SUPPLIED DATA
=-=-=
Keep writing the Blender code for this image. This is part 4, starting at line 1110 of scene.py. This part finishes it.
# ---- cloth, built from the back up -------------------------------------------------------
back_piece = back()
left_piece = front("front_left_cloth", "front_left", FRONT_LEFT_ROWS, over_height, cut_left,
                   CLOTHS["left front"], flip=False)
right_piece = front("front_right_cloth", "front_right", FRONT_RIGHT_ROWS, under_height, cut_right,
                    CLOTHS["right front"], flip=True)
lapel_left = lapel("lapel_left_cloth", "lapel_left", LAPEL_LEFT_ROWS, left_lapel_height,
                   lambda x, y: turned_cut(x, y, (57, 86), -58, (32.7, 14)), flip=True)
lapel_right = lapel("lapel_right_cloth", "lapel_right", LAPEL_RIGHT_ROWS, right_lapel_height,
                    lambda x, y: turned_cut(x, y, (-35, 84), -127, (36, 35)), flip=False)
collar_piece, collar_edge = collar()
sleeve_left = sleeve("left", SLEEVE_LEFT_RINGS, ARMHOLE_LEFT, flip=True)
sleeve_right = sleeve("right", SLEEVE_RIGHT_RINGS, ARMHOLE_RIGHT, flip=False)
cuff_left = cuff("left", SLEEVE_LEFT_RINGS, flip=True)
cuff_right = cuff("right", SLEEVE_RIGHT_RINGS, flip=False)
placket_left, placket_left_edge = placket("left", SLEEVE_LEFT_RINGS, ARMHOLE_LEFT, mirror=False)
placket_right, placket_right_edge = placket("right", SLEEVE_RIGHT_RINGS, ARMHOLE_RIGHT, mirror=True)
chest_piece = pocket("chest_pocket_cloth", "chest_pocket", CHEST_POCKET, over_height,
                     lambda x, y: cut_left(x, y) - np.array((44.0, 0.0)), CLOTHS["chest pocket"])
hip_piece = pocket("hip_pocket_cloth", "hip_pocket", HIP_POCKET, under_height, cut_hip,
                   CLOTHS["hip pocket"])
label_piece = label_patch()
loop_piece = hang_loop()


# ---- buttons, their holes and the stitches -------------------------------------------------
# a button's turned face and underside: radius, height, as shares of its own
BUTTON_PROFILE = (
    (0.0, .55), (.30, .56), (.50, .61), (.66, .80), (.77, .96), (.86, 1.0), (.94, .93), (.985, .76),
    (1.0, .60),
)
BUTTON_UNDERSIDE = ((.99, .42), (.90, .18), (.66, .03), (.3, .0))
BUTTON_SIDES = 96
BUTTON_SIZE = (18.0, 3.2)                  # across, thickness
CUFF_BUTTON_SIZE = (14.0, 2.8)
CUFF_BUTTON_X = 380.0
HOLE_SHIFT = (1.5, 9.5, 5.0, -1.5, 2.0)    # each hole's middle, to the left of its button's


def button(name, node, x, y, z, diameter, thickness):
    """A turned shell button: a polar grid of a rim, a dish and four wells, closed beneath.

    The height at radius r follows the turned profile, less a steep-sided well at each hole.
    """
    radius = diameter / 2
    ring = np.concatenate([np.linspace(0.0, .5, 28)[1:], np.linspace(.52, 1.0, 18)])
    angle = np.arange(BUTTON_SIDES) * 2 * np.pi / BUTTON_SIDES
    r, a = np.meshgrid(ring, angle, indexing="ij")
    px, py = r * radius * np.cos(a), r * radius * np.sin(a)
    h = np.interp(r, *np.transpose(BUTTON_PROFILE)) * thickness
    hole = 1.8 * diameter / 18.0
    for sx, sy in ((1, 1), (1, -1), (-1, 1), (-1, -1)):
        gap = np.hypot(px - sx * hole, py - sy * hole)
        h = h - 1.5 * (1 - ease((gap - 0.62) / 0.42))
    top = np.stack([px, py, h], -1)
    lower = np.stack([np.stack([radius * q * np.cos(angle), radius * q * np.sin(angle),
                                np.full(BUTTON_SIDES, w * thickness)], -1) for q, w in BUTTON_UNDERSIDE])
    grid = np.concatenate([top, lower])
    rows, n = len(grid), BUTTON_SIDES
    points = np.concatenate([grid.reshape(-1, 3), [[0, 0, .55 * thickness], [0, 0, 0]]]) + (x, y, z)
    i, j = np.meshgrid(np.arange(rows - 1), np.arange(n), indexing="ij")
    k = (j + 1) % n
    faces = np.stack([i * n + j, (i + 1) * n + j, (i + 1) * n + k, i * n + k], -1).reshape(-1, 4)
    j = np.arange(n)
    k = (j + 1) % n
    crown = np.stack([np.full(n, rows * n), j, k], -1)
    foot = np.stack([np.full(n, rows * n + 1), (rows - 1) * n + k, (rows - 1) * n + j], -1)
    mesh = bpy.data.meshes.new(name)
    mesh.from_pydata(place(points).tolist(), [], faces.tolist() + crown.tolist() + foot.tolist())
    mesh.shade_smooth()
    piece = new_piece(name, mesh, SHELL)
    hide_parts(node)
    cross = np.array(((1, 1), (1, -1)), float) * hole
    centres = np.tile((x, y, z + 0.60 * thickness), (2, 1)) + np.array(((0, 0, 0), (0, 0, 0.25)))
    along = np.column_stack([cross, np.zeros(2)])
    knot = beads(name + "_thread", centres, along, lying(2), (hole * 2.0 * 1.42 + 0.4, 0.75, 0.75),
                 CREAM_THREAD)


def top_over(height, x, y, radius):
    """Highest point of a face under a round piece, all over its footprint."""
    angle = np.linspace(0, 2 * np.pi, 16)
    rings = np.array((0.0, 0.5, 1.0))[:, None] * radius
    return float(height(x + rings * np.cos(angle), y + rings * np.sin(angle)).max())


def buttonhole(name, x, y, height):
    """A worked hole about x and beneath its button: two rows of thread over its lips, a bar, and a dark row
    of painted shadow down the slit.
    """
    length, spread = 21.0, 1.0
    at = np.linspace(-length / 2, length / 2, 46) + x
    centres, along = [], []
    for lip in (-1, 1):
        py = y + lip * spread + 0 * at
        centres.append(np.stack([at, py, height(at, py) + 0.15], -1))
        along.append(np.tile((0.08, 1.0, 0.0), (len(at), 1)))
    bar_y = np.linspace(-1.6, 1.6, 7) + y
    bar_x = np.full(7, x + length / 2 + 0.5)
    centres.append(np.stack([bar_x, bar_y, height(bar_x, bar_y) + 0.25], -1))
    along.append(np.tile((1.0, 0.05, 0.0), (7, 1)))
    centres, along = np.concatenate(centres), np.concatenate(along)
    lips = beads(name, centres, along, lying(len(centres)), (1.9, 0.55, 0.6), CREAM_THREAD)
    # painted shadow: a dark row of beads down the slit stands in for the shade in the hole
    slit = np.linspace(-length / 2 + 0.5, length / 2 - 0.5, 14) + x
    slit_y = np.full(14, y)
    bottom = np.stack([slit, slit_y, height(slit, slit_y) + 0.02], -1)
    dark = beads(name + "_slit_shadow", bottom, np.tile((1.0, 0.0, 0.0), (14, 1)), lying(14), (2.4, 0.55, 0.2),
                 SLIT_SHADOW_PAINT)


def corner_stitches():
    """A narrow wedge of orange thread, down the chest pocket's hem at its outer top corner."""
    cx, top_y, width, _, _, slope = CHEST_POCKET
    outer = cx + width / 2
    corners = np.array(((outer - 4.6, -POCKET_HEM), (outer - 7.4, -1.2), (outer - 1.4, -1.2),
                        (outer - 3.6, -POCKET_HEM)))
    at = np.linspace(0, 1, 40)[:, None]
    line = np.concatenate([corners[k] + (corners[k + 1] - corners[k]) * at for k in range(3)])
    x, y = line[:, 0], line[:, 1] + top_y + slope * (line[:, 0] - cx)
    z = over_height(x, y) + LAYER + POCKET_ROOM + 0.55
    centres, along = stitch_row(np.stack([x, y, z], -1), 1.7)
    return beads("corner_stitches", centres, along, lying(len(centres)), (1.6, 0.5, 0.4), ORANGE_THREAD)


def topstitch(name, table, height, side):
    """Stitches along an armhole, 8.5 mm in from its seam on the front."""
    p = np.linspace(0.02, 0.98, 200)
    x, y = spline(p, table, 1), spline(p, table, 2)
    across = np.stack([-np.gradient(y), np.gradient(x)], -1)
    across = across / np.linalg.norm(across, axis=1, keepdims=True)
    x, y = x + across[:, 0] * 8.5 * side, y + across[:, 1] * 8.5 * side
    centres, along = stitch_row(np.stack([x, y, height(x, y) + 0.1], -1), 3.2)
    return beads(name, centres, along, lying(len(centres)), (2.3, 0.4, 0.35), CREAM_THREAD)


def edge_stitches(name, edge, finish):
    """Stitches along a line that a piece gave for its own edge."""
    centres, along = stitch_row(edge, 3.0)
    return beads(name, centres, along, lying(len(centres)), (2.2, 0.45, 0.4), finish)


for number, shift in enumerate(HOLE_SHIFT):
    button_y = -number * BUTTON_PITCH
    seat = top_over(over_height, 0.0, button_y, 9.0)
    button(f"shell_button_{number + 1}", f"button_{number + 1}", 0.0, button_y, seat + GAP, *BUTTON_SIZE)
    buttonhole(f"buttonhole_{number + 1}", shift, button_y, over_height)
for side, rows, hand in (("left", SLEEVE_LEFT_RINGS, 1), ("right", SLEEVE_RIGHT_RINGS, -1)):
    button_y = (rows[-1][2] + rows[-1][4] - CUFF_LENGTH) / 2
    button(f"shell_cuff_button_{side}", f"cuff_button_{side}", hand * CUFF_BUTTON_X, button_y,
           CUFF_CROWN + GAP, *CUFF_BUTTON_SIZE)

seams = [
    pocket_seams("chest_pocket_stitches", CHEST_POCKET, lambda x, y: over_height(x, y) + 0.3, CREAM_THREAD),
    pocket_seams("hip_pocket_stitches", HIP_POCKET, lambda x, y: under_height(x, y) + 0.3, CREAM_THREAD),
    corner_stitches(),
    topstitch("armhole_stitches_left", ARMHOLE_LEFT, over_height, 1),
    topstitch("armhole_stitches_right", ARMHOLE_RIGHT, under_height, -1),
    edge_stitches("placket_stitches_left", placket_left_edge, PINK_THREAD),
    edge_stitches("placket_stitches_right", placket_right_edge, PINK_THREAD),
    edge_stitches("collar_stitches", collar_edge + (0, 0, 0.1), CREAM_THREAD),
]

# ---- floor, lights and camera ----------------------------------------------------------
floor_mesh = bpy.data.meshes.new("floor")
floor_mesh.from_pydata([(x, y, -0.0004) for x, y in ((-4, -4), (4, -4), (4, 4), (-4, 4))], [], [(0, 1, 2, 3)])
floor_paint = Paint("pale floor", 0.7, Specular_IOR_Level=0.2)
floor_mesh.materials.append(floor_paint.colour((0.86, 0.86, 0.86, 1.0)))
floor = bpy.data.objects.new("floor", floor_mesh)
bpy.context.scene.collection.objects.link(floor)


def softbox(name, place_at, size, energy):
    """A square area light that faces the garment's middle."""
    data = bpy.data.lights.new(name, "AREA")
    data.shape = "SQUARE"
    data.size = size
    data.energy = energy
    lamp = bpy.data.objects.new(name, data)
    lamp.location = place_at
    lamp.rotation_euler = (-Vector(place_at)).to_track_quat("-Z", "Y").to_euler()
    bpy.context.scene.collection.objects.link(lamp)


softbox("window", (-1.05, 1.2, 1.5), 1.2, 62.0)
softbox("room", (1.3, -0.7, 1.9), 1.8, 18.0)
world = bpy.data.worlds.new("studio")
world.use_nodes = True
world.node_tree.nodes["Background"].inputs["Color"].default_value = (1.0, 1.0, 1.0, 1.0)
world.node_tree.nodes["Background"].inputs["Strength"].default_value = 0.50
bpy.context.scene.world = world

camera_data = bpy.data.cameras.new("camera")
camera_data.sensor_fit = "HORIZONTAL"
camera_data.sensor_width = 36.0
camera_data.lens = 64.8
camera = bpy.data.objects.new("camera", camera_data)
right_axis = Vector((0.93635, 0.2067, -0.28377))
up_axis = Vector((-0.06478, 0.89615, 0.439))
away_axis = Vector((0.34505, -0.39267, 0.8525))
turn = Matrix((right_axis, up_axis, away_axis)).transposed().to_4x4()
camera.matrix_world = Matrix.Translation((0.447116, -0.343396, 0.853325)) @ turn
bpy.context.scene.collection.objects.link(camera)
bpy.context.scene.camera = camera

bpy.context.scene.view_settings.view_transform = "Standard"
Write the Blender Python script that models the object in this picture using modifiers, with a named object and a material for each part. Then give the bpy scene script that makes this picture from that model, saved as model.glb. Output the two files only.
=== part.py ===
=-=-=
YOUR INSTRUCTIONS
Set down, unchanged, the line that contains "Write the Blender" together with every later line in the records, through the last one.

RIGHT ANSWER
Write the Blender Python script that models the object in this picture using modifiers, with a named object and a material for each part. Then give the bpy scene script that makes this picture from that model, saved as model.glb. Output the two files only.
=== part.py ===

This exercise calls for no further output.